Fairy shrimp in our area can be observed in late winter and early spring in the cold waters of their woodland pools. They grow to be about an inch long and are often orange or reddish when young, with adult females turning bluish and males green. At first glance you may think you are observing small fish as the fairy shrimp zip through the water. They appear comical as they swim upside down, using their ten pairs of swimming legs to propel them. When they stop moving they sink to the bottom of the pond. Their diet includes all sorts of microscopic life, from algae and bacteria, to tiny crustaceans and dead plant and animal matter.

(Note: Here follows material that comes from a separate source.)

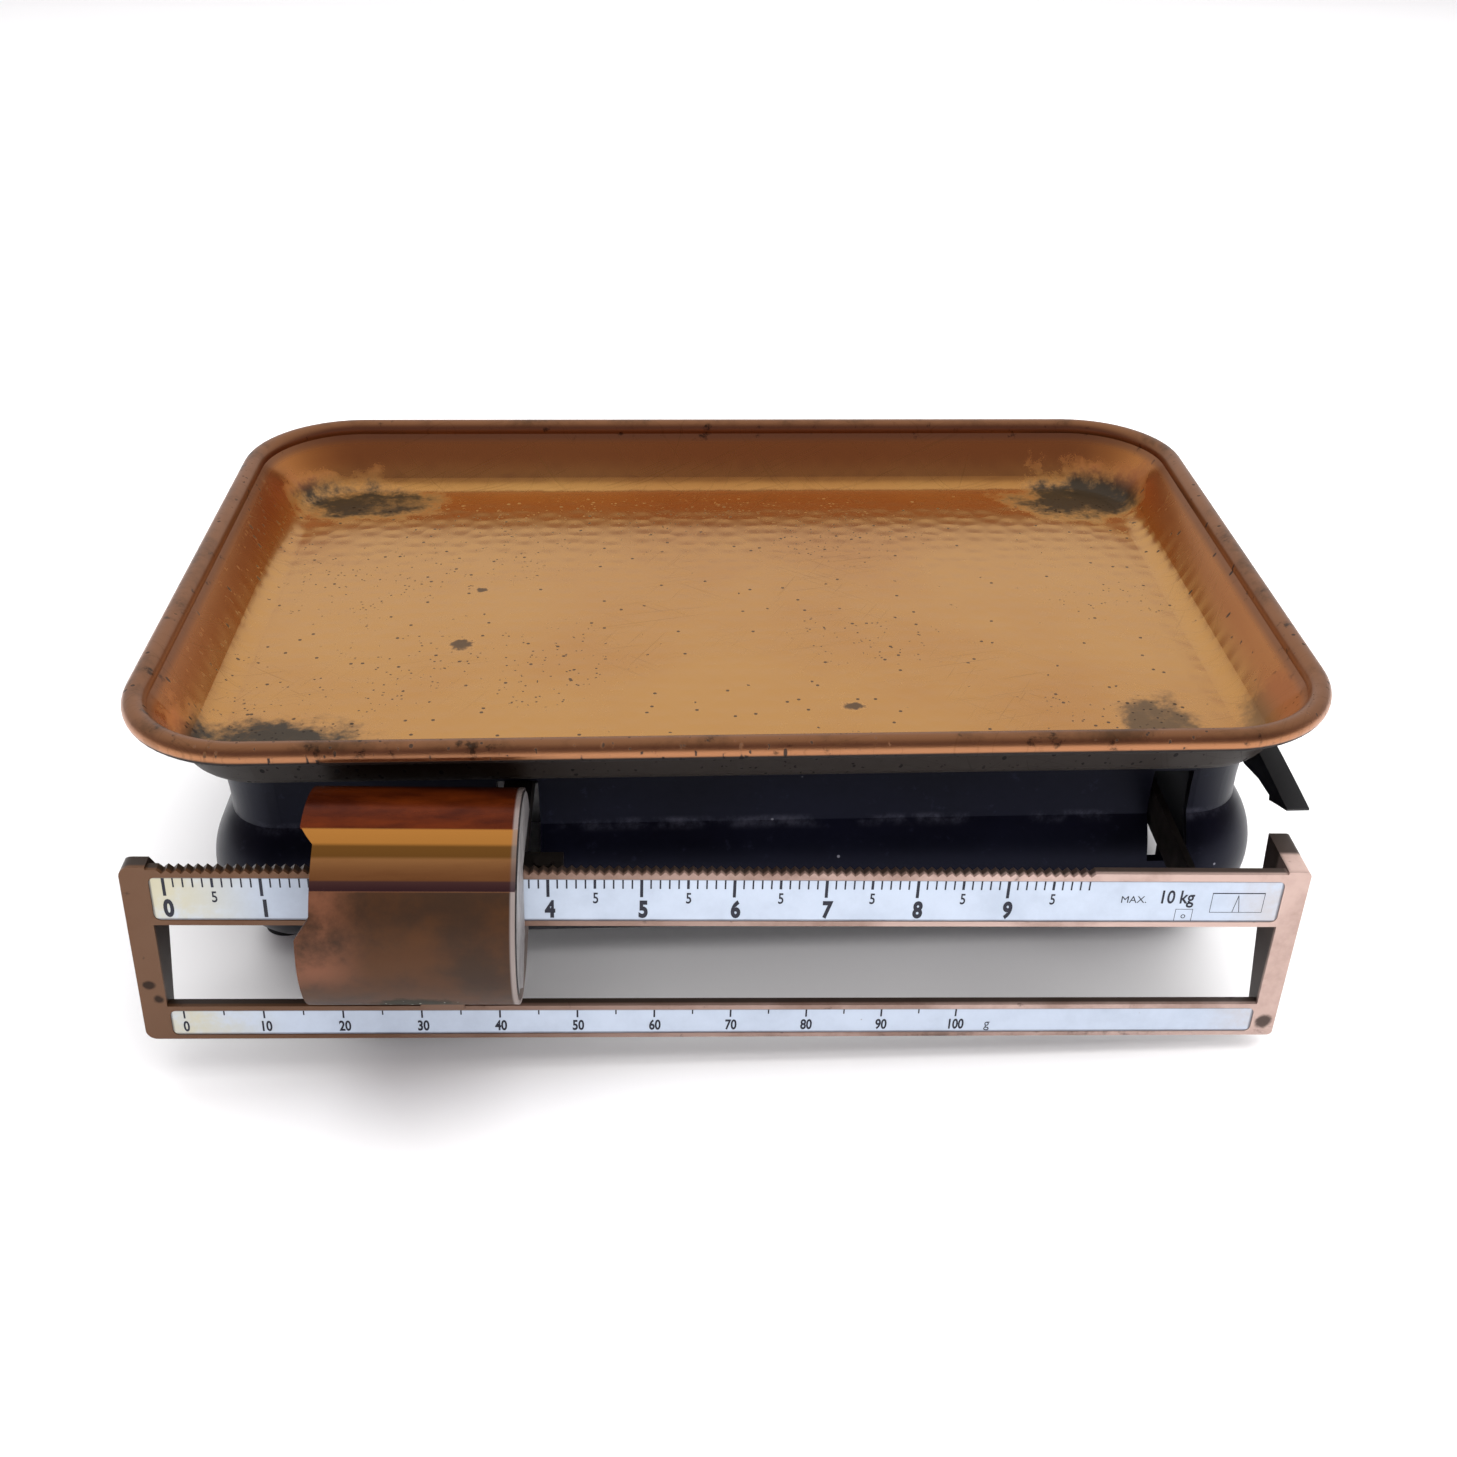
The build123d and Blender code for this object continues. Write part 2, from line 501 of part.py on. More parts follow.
# ---- large poise --------------------------------------------------------------------------------
SLEEVE_FROM = 24.0           # degrees round from the back, just above the slot
SLEEVE_TO = 360 + degrees(asin((POISE_SLOT_BOTTOM - POISE_HEIGHT) / POISE_R))
BORE = POISE_R - POISE_SHEET
with BuildPart() as poise_sleeve:
    with BuildSketch(beam_section(POISE_INDEX - POISE_BEFORE, POISE_HEIGHT)):
        with BuildLine():
            outer = CenterArc((0, 0), POISE_R, SLEEVE_FROM, SLEEVE_TO - SLEEVE_FROM)
            inner = CenterArc((0, 0), BORE, SLEEVE_FROM, SLEEVE_TO - SLEEVE_FROM)
            Line(outer @ 0, inner @ 0)
            Line(outer @ 1, inner @ 1)
        make_face()
    extrude(amount=POISE_BEFORE + POISE_AFTER)
    # reading notch in the left edge
    with BuildSketch(beam_face(-8)):
        with Locations((POISE_INDEX, 0)):
            outline((-POISE_BEFORE, 22.5), (0, 20.4), (0, 7), (-POISE_BEFORE, 1.5))
    extrude(amount=30, mode=Mode.SUBTRACT)
save(poise_sleeve, "poise_sleeve")

CORE_FROM, CORE_TO = POISE_INDEX + 0.4, POISE_INDEX + POISE_AFTER + 0.4
TOOTH_AT = POISE_INDEX + 4 * STEP
with BuildPart() as poise_core:
    with BuildSketch(beam_section(CORE_FROM, POISE_HEIGHT)):
        Circle(BORE)
        low, high = POISE_SLOT_BOTTOM - POISE_HEIGHT, POISE_SLOT_TOP - POISE_HEIGHT
        box_face(POISE_SLOT_FRONT, POISE_R + 8, low, high, mode=Mode.SUBTRACT)
        # hollow below the nose, so that only the sleeve passes under the beam
        outline(
            (-30, low - 1.5),
            (-22, low - 1.5),
            (-12, low - 9.5),
            (-4, low - 1.5),
            (-4, low),
            (30, low),
            (30, -35),
            (-30, -35),
            mode=Mode.SUBTRACT,
        )
    extrude(amount=CORE_TO - CORE_FROM)
    with BuildSketch(beam_face(4)):
        box_face(TOOTH_AT - 1, TOOTH_AT + 1, POISE_SLOT_TOP, 9)
    extrude(amount=5, mode=Mode.SUBTRACT)
save(poise_core, "poise_core")

with BuildPart() as poise_tooth:
    with BuildSketch(beam_face(4)):
        with Locations((TOOTH_AT, 0)):
            outline((-1, 9), (1, 9), (1, NOTCH_TIP + 1.3), (0, NOTCH_TIP + 0.2), (-1, NOTCH_TIP + 1.3))
    extrude(amount=5)
save(poise_tooth, "poise_tooth")

# ---- small poise: a saddle that hangs on the top edge of the lower bar, with its weight behind ---
with BuildPart() as fine_rider:
    with BuildSketch(beam_section(RIDER_AT * GRAM)):
        seat, foot = LOWER_BAR_TOP + RIDER_GAP, FRAME_BOTTOM + RIDER_LIP
        box_face(-RIDER_LIP, RIDER_BACK, seat, LOWER_BAR_TOP + RIDER_SKIN)
        box_face(BAR_THICK + RIDER_GAP, RIDER_BACK, foot, LOWER_BAR_TOP + RIDER_SKIN)
        box_face(-RIDER_LIP, -RIDER_GAP, LOWER_BAR_TOP - RIDER_LIP / 2, LOWER_BAR_TOP + RIDER_SKIN)
    extrude(amount=RIDER_LENGTH)
save(fine_rider, "fine_rider")

# ---- carrier under the tray ---------------------------------------------------------------------
SPIDER_THICK, SPIDER_PAD = 2.6, 1.0
SPIDER_TOP = TRAY_UNDER - CONTACT - SPIDER_PAD
SPIDER_LENGTH, SPIDER_WIDTH, SPIDER_BAR = 212.0, 140.0, 18.0
with BuildPart() as load_seats:
    for y in (-LOAD_Y, LOAD_Y):
        with BuildSketch(upright(y + 4)):
            with Locations((LOAD_X, LOAD_Z)):
                box_face(-5, 5, -SEAT_LIP, SEAT_DEEP)
                outline((-4.6, -SEAT_LIP), (0, CONTACT), (4.6, -SEAT_LIP), mode=Mode.SUBTRACT)
        extrude(amount=8)
save(load_seats, "load_seats")

with BuildPart() as carrier_posts:
    for y in (-LOAD_Y, LOAD_Y):
        with BuildSketch(upright(y + 4)):
            box_face(LOAD_X - 5, LOAD_X + 5, LOAD_Z + SEAT_DEEP, SPIDER_TOP - SPIDER_THICK)
        extrude(amount=8)
save(carrier_posts, "carrier_posts")

with BuildPart() as carrier_stem:
    with BuildSketch(Plane.XY.offset(STAY_Z - 6)):
        with Locations((LOAD_X, 0)):
            Rectangle(STEM, STEM)
    extrude(amount=SPIDER_TOP - SPIDER_THICK - STAY_Z + 6)
    with BuildSketch(upright(STEM)):
        with Locations((LOAD_X, STEM_PIN_Z)):
            Circle(STAY_PIN_R)
    extrude(amount=2 * STEM, mode=Mode.SUBTRACT)
save(carrier_stem, "carrier_stem")

with BuildPart() as stem_pin:
    with BuildSketch(upright(STAY_FRONT_Y + STAY_THICK + 0.2)):
        with Locations((LOAD_X, STEM_PIN_Z)):
            Circle(STAY_PIN_R)
    extrude(amount=STAY_FRONT_Y + STAY_THICK + 0.2 + STEM / 2)
save(stem_pin, "stem_pin")

with BuildPart() as stay_link:
    middle = ((FULCRUM_X + LOAD_X) / 2, (STAY_Z + STEM_PIN_Z) / 2)
    with BuildSketch(upright(STAY_FRONT_Y + STAY_THICK)):
        with Locations(Location((*middle, 0), (0, 0, -REST_TILT))):
            SlotCenterToCenter(LOAD_ARM, 10)
        with Locations((FULCRUM_X, STAY_Z), (LOAD_X, STEM_PIN_Z)):
            Circle(STAY_PIN_R + RUN, mode=Mode.SUBTRACT)
    extrude(amount=STAY_THICK)
save(stay_link, "stay_link")

with BuildPart() as tray_spider:
    with BuildSketch(Plane.XY.offset(SPIDER_TOP - SPIDER_THICK)):
        RectangleRounded(SPIDER_LENGTH, SPIDER_WIDTH, 12)
        half, open_y = SPIDER_BAR / 2, SPIDER_WIDTH / 2 - SPIDER_BAR
        box_face(LOAD_X + half, -half, -open_y, open_y, 6, mode=Mode.SUBTRACT)
        box_face(half, SPIDER_LENGTH / 2 - SPIDER_BAR, -open_y, open_y, 6, mode=Mode.SUBTRACT)
    extrude(amount=SPIDER_THICK)
save(tray_spider, "tray_spider")

with BuildPart() as spider_pads:
    with BuildSketch(Plane.XY.offset(SPIDER_TOP)):
        with GridLocations(SPIDER_LENGTH - SPIDER_BAR, SPIDER_WIDTH - SPIDER_BAR, 2, 2):
            Circle(7)
    extrude(amount=SPIDER_PAD)
save(spider_pads, "spider_pads")

# ---- tray ---------------------------------------------------------------------------------------
RIM_R = RIM_WIRE / 2
WALL_INSET = RIM_R + 1.7     # the wall ends inside the rolled rim
wall_top = TRAY_TOP - RIM_R


def bowl(skin):
    """Solid of the tray's outer skin, or of its inside when drawn in by the thickness of the sheet."""
    with BuildPart() as block:
        low, high = WALL_INSET + WALL_RUN + skin, WALL_INSET + skin
        with BuildSketch(Plane((TRAY_X, TRAY_Y, TRAY_UNDER + skin))):
            RectangleRounded(TRAY_LENGTH - 2 * low, TRAY_WIDTH - 2 * low, TRAY_CORNER - low)
        with BuildSketch(Plane((TRAY_X, TRAY_Y, wall_top))):
            RectangleRounded(TRAY_LENGTH - 2 * high, TRAY_WIDTH - 2 * high, TRAY_CORNER - high)
        loft()
        fillet(block.faces().sort_by(Axis.Z)[0].edges(), radius=COVE - skin)
    return block


with BuildPart() as tray:
    add(bowl(0.0).part)
    add(bowl(TRAY_SHEET).part, mode=Mode.SUBTRACT)
    with BuildLine(Plane((TRAY_X, TRAY_Y, wall_top))) as rim_line:
        half_x, half_y = TRAY_LENGTH / 2 - RIM_R, TRAY_WIDTH / 2 - RIM_R
        FilletPolyline(
            (0, -half_y),
            (half_x, -half_y),
            (half_x, half_y),
            (-half_x, half_y),
            (-half_x, -half_y),
            radius=[0] + 4 * [TRAY_CORNER - RIM_R],
            close=True,
        )
    with BuildSketch(Plane((TRAY_X, TRAY_Y - half_y, wall_top), x_dir=(0, -1, 0), z_dir=(1, 0, 0))):
        Circle(RIM_R)
    sweep(path=rim_line.line)
save(tray, "tray")
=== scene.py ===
"""Looks of a household steelyard balance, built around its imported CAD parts. Metres, in the CAD frame."""

import json
import math

import bpy
from mathutils import Matrix, Vector


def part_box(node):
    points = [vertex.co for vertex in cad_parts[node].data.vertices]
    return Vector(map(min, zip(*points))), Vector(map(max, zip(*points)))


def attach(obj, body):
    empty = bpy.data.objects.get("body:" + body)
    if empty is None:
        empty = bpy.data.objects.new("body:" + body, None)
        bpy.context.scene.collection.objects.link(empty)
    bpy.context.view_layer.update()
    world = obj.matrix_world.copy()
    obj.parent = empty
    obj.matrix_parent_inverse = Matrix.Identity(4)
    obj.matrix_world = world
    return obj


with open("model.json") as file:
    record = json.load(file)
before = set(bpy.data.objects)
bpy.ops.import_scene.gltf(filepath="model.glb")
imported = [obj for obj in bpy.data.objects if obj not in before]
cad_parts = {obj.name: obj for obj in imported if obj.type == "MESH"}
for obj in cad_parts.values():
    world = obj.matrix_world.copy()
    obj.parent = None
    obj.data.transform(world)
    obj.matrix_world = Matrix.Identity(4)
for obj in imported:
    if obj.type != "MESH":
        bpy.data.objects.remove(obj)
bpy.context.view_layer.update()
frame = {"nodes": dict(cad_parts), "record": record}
nodes = frame["nodes"]
MM = 0.001

# ---- the beam's own directions, as it hangs at rest ----------------------------------------------
TILT = math.radians(1.7)
FULCRUM = Vector((-64.3, -108.55, 53.0)) * MM
ZERO_FROM_FULCRUM = Vector((-89.1, 0.0, 14.4)) * MM
ALONG = Vector((math.cos(TILT), 0.0, -math.sin(TILT)))
BACK = Vector((0.0, 1.0, 0.0))
UP = Vector((math.sin(TILT), 0.0, math.cos(TILT)))
SCALE_ZERO = FULCRUM + ALONG * ZERO_FROM_FULCRUM.x + UP * ZERO_FROM_FULCRUM.z

POISE_AXIS = -5.2            # height of the poise's axis above the scale, mm
SLEEVE_LENGTH = 54.5 * MM

TRAY_LOW, TRAY_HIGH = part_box("tray")


def beam_place(along, depth, height):
    """World place of a point of the beam, from millimetres along it, behind its face and above the scale."""
    return SCALE_ZERO + (ALONG * along + BACK * depth + UP * height) * MM


# ---- materials: numbers of a surface, with Python's own operators --------------------------------
class Level:
    """One number that changes over a surface. Arithmetic on it adds Math nodes."""

    def __init__(self, finish, socket):
        self.finish = finish
        self.socket = socket

    def math(self, operation, *values):
        settings = {"operation": operation, "use_clamp": False}
        return self.finish.node("ShaderNodeMath", settings, dict(enumerate(values)))

    def __add__(self, other):
        return self.math("ADD", self, other)

    def __sub__(self, other):
        return self.math("SUBTRACT", self, other)

    def __rsub__(self, other):
        return self.math("SUBTRACT", other, self)

    def __mul__(self, other):
        return self.math("MULTIPLY", self, other)

    __radd__ = __add__
    __rmul__ = __mul__

    def larger(self, other):
        return self.math("MAXIMUM", self, other)

    def rise(self, start, end):
        """0 below start, 1 above end, with a smooth step between; start may be the larger."""
        settings = {"interpolation_type": "SMOOTHSTEP"}
        if start < end:
            return self.finish.node("ShaderNodeMapRange", settings, {0: self, 1: start, 2: end})
        return 1 - self.rise(end, start)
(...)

A fairy shrimp feeds on its back, filtering water towards its mouth with the rhythmic movement of its legs.
The adult fairy shrimp mate and die before the vernal pool begins to warm – sometimes months, sometimes only weeks after they first appear. The female either releases eggs that fall to the bottom of the pool, or the eggs remain in her brood sac. When she dies, the eggs fall with her to the bottom. These eggs can survive in the leaf litter of the dried pool, tolerating extreme temperatures of heat and cold, because they are encased in a cyst. They can colonize another pool by traveling with windblown particulates from the bottom of their dried pool. Or they can be carried along on the fur or skin of a passing animal, and can even survive passing through the animal’s gut before being deposited in a new location. Cyst-covered eggs have been known to persist for twenty years, hatching when conditions are right and a vernal pool has refilled with water.
One of the secrets of the fairy shrimp’s life cycle still to be uncovered is why a vernal pool will hatch these tiny creatures for several consecutive years only to be absent of shrimp in another year. So much is yet to be learned of the denizens of our temporary woodland pools.